La sicurezza a vantaggio delle PMI
In un contesto generale in cui anche le grandi aziende decentralizzano una parte sempre più consistente delle operazioni IT, questa risulta senza dubbio la scelta più naturale, soprattutto per le piccole aziende in cui la qualificazione di figure specializzate risulta complessa. E che, nella maggior parte dei casi, si rivolgono a fornitori di servizi indicativamente del loro stesso ordine di grandezza, a cui va il compito di governare tutte le complessità che raccontiamo ogni giorno su queste pagine.
“La missione che ci siamo posti e che si concretizza con Acronis Advanced Automation è proprio quella di semplificare la sicurezza e fornire una piattaforma di riferimento per i numerosissimi Service Provider che operano in Italia a livello locale – specifica Cassinerio – aiutandoli, anche a livello di business model, a diventare erogatori di servizi”.
I punti di forza del loro approccio, ricorda Cassinerio, hanno proprio a che veder con la dualità di offrire da un lato un approccio tecnologico alla cybersecurity, dall’altro un supporto ai partner nella gestione del cambiamento.

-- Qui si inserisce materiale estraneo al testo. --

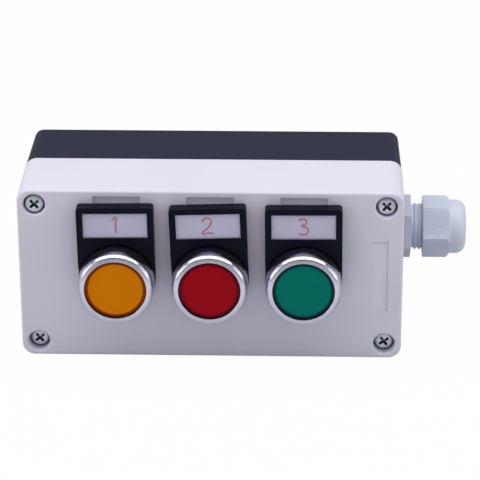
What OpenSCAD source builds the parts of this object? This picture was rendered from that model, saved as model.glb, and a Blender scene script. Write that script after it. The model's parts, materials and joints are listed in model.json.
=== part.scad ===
// Three-button control station: two-part moulded box, three flush pushbuttons with legend
// holders, and a cable gland in the right end.
// X runs along the box with the gland at +X, the buttons face -Y, +Z is up.
// The origin is the middle of the flat back face.

/* [Box] */
// Length of the cover along X
box_w = 150.6; // [145:0.2:165]
// Height of the cover along Z
box_h = 71.4; // [69:0.1:78]
// Depth of the cover from its front face to the parting line
cover_d = 32.5; // [30:0.5:38]
// Depth of the base from the parting line to the back face
base_d = 32.2; // [31.5:0.1:40]
// Wall of both shells
wall = 3; // [2.8:0.1:3.4]
// Thickness of the front panel, which the heads clamp
panel_t = 3; // [2.5:0.1:3.2]
// Radius of the cover's upright corners
cover_r = 5; // [4.5:0.1:5.5]
// Radius of the rounded edge round the front face
edge_r = 1; // [0.8:0.1:2]
// Step by which the base stands inside the cover at the seam, each side
base_inset = 0.2; // [0.1:0.1:0.6]
// Draft of the base from the seam to its back, each side
base_draft = 0.5; // [0.2:0.1:0.8]

/* [Cover screws] */
// Distance from the cover's left and right sides to the screws
screw_edge_x = 6.8; // [6.5:0.1:7.2]
// Distance from the cover's top and bottom sides to the screws
screw_edge_z = 6.2; // [6.1:0.1:6.7]
// Diameter of the counterbores
counterbore_dia = 8.6; // [8.2:0.1:9.4]
// Width of the chamfer round the counterbores
counterbore_rim = 0.6; // [0.3:0.1:0.8]
// Depth of the counterbores
counterbore_d = 6.2; // [5:0.1:7]
// Diameter of the pan heads
head_dia = 7.2; // [6.6:0.1:7.6]
// Height of the pan heads
head_h = 3.1; // [2.4:0.1:3.4]
// Thread diameter of the cover screws
screw_dia = 4; // [3.5:0.1:4.2]
// Length of the cover screws under the head
screw_len = 40; // [36:1:42]
// How far each screw is backed out: upper left, upper right, lower left, lower right
screw_lift = [2.3, 1.9, 0, 0.3];
// Turn of each screw's cross as fitted, in the same order, in degrees
screw_turn = [42, 47, 40, 36];

/* [Front recesses] */
// Depth of the recessed fields in the front face
recess_d = 0.35; // [0.2:0.05:0.6]
// Width of the field above each head
field_w = 18.4; // [12:0.1:22]
// Height of the field above each head
field_h = 6.4; // [4:0.1:8]
// Distance from the cover's top side to those fields
field_edge = 2.4; // [2.2:0.1:3.4]
// Width of the tall field at the right
tall_field_w = 6.4; // [4:0.1:7]
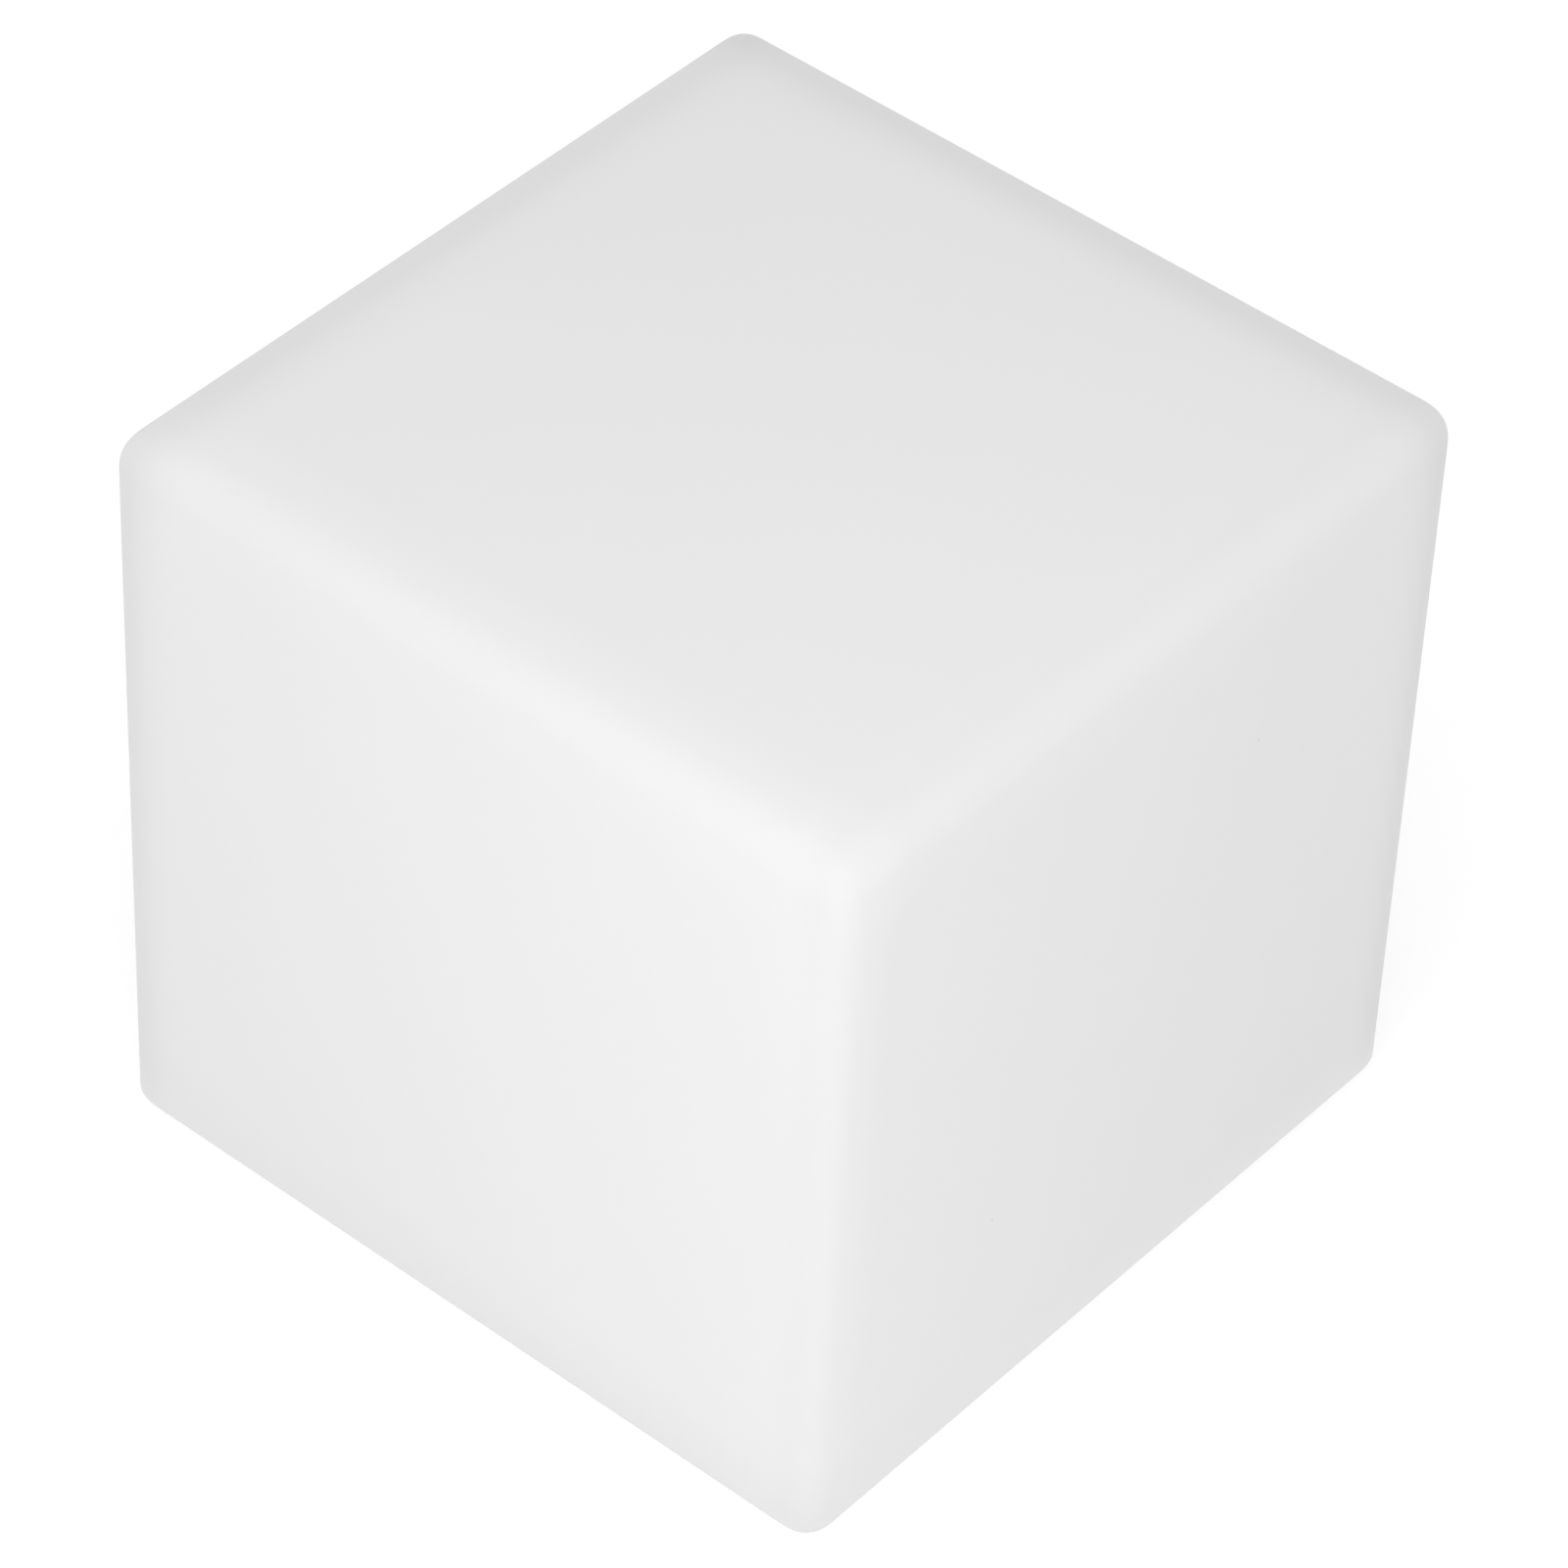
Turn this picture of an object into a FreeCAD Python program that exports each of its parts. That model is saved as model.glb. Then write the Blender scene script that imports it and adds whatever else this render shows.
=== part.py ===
import FreeCAD, Part
import math
import os
import re
import Sketcher
from FreeCAD import Vector, Placement, Rotation

# Free-standing rounded cube lantern: a one-piece hollow white body with a
# recessed underside, and a round light module that twists out of it.
# Frame: millimetres, +Z up, origin on the ground under the centre of the
# cube. -Y and +X are the two sides seen in the picture.

doc = FreeCAD.newDocument("cube_light")
sheet = doc.addObject("Spreadsheet::Sheet", "Params")

PARAMS = [
    # cube body
    ("cube_width", 200.0, "side of the cube, X and Y"),
    ("cube_top", 193.0, "height of the top face above the ground"),
    ("foot_stand", 1.0, "how far the foot pads hold the rim off the ground"),
    ("side_radius", 8.0, "upright edges"),
    ("top_radius", 9.0, "edges of the top face"),
    ("rim_radius", 3.0, "outer lower edge"),
    ("skin", 3.0, "wall of the moulded body"),
    ("recess_side", 172.0, "square recess under the body"),
    ("recess_round", 16.0, "corner radius of that recess"),
    ("deck_under", 12.0, "underside of the body's floor"),
    ("mouth_radius", 50.0, "round opening in the floor"),
    ("boss_radius", 4.5, "moulded bosses for the collar screws"),
    ("boss_rise", 6.0, "boss height above the floor"),
    ("pad_radius", 7.0, "foot pads"),
    ("pad_place", 88.8, "foot pad centres, X and Y"),
    ("pad_sink", 0.8, "how deep a pad sits in the rim"),
    # collar with the inner lugs
    ("collar_inner", 47.0, "bore of the collar barrel"),
    ("collar_outer", 49.6, "outside of the collar barrel"),
    ("collar_flange", 63.0, "outer radius of its flange"),
    ("collar_thick", 2.5, "flange thickness"),
    ("collar_upper", 23.0, "top of the barrel"),
    ("collar_pcd_radius", 58.0, "screw circle radius"),
    ("lug_lead", 12.0, "rise of the lugs in one full turn"),
    ("ridge_low", 14.0, "start of the collar's ridges"),
    ("ridge_tall", 1.8, "their height"),
    ("ridge_inner", 44.6, "their inner radius"),
    ("ridge_span", 80.0, "their arc, degrees"),
    ("lug_tall", 1.6, "height of the module's lugs"),
    ("lug_outer", 46.5, "their outer radius"),
    ("lug_start", 52.0, "where they start, degrees"),
    ("lug_span", 26.0, "their arc, degrees"),
    ("lug_gap", 0.3, "play between lug and ridge"),
    # light module
    ("base_low", 3.4, "lowest face of the light module"),
    ("base_plate", 2.5, "its plate thickness"),
    ("base_flange", 66.0, "outer radius of its flange"),
    ("flange_top", 8.0, "upper face of its flange"),
    ("barrel_outer", 44.2, "outside of its barrel"),
    ("barrel_inner", 42.2, "inside of its barrel"),
    ("barrel_top", 40.0, "rim that carries the dome"),
    ("ledge_inner", 36.0, "inner radius of that rim"),
    ("gasket_inner", 50.5, "face gasket, inner radius"),
    ("gasket_outer", 53.5, "face gasket, outer radius"),
    ("grip_half", 14.0, "half width of the grip bar between the finger pockets"),
    ("grip_radius", 38.0, "outer radius of the finger pockets"),
    ("grip_top", 14.0, "ceiling of the finger pockets"),
    ("grip_wall", 2.0, "their wall"),
    ("dome_radius", 42.6, "outer radius of the dome's sphere"),
    ("dome_skin", 2.0, "dome wall"),
    ("dome_apex", 64.0, "top of the dome"),
    ("dome_flange", 44.0, "outer radius of its flange"),
    ("dome_flange_thick", 2.5, "its flange"),
    ("dome_screw_radius", 39.3, "dome screw circle radius"),
    ("led_board_radius", 35.5, "round light board"),
    ("board_thick", 1.6, "both boards"),
    ("post_x", 19.3, "light board posts"),
    ("post_y", 23.0, "light board posts"),
    ("ctl_low", 12.5, "underside of the control board"),
    ("ctl_half_x", 11.0, "control board half width"),
    ("ctl_half_y", 34.0, "control board half length"),
    ("ctl_post_x", 8.5, "its posts"),
    ("ctl_post_y", 31.0, "its posts"),
    # battery
    ("cell_radius", 9.2, "rechargeable cell"),
    ("cell_length", 65.2, "rechargeable cell"),
    ("cell_mid", 26.2, "height of its axis"),
    # button
    ("button_y", 20.0, "place of the power button"),
    ("button_radius", 5.0, "its cap"),
    ("button_hole", 5.35, "hole in the base"),
    ("button_travel", 0.6, "its stroke"),
    # charging port
    ("port_y", -20.0, "place of the charging port"),
    ("port_long", 12.6, "oblong opening, long way"),
    ("port_short", 7.2, "oblong opening, short way"),
    ("flap_axis_y", -14.0, "fold line of the port cover"),
    ("flap_axis_z", 4.0, "fold line of the port cover"),
    ("flap_thick", 1.0, "port cover"),
    ("flap_half", 8.2, "port cover half width"),
    ("flap_far", -27.0, "free edge of the port cover"),
]
for row, (alias, value, note) in enumerate(PARAMS, 1):
    sheet.set("A%d" % row, alias)
    sheet.set("B%d" % row, repr(value))
    sheet.set("C%d" % row, note)
    sheet.setAlias("B%d" % row, alias)
doc.recompute()
NAMES = set(p[0] for p in PARAMS)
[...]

“Dal punto di vista tecnologico il nostro obiettivo è quello di semplificare i controlli, soprattutto di routine, offrire uno strumento che possa essere offerto come servizio, anche differenziandolo e soprattutto di avere costi ridotti e prevedibili” spiega. “Dal punto di vista gestionale, aiutiamo l’operatore nel cambiamento del proprio modello e dei propri processi, fornendo un’unica piattaforma per la resilienza aziendale e aiutando le piccole e medie realtà a contenere i costi operativi. In un contesto in cui la crisi degli esperti di sicurezza è nota e globale, bisogna trovare nuove soluzioni. Per esempio, come fa Acronis, a supportare le realtà che vogliono erogare servizi di sicurezza in modo efficace anche con una limitata expertise”.